In a brief historical analysis, Grudem demonstrates that denominations move through "a predictable sequence" of theological liberalism. First, biblical inerrancy is abandoned. Then, in turn, the denomination endorses the ordination of women, rejects biblical teaching on male leadership in marriage, sidelines pastors who are opposed to the ordination of women, approves homosexual conduct as morally valid in at least some cases, ordains homosexuals, and elects homosexuals to "high leadership positions in the denomination."

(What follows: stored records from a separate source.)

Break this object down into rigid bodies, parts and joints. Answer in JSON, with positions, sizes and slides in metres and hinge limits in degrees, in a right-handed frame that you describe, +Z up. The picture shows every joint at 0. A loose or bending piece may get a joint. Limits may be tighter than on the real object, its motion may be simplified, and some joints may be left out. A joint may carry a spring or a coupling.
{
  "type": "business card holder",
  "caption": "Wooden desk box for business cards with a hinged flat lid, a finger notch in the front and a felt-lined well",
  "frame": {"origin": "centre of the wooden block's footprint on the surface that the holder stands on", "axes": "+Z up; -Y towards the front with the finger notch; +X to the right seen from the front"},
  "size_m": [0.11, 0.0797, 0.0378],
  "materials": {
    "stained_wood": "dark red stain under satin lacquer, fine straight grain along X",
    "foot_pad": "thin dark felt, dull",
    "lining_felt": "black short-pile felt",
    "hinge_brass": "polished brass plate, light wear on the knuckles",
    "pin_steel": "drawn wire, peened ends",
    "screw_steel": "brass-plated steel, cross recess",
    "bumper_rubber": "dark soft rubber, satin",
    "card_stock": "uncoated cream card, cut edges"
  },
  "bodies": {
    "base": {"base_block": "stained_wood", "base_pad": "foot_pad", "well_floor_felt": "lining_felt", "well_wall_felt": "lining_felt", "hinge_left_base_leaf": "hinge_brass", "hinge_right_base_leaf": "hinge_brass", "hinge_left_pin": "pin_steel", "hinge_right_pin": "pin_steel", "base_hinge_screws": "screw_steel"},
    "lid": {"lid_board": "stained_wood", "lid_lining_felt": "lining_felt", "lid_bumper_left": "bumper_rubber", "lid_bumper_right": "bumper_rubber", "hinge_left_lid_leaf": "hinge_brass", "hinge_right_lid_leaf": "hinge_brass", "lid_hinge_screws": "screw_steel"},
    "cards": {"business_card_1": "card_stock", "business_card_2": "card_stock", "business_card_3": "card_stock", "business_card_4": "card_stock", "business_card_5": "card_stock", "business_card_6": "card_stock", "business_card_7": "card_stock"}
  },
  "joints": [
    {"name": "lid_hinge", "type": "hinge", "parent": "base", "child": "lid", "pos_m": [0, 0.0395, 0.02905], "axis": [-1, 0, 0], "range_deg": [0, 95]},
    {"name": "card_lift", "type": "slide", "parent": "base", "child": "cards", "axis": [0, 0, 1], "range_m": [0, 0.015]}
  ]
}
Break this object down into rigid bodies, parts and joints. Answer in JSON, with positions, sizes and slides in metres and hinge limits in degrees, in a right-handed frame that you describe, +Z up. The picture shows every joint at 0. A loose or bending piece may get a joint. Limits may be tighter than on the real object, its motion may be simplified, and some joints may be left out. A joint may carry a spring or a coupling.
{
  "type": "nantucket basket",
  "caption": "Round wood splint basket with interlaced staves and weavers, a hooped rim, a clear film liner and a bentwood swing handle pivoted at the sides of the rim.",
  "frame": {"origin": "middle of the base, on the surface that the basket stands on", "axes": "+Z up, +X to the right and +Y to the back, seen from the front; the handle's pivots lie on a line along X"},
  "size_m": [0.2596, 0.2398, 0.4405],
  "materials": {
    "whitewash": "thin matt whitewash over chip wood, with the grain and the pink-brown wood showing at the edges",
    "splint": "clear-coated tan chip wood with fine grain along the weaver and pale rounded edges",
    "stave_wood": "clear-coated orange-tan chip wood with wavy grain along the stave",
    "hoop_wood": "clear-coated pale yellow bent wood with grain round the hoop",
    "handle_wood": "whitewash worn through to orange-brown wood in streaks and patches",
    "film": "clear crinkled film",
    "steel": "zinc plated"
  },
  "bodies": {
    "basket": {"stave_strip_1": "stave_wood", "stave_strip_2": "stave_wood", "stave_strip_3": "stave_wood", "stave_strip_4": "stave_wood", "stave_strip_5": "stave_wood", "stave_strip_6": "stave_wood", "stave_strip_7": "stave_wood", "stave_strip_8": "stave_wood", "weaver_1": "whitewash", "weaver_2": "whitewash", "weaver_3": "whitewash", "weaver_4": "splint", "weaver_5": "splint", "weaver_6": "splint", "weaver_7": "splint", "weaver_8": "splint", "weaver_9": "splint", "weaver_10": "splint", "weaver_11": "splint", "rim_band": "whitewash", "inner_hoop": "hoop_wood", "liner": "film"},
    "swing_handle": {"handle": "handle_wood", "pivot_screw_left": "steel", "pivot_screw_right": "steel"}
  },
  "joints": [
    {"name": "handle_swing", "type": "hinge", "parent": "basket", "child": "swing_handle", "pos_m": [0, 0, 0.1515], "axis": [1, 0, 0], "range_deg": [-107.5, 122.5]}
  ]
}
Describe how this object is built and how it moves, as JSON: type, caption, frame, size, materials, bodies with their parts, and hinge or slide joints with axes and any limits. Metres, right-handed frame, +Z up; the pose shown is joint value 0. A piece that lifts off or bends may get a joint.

As Grudem observes, the Episcopal Church USA has, to this point, been alone in taking this sequential progression to its ultimate conclusion with the election of an openly gay bishop. Nevertheless, virtually all of the mainline Protestant denominations are embroiled in deep conflict over these very same questions. Indeed, these denominations have already moved so far along this line of progression that stopping at any point short of the ordination of homosexuals to ministry appears purely arbitrary.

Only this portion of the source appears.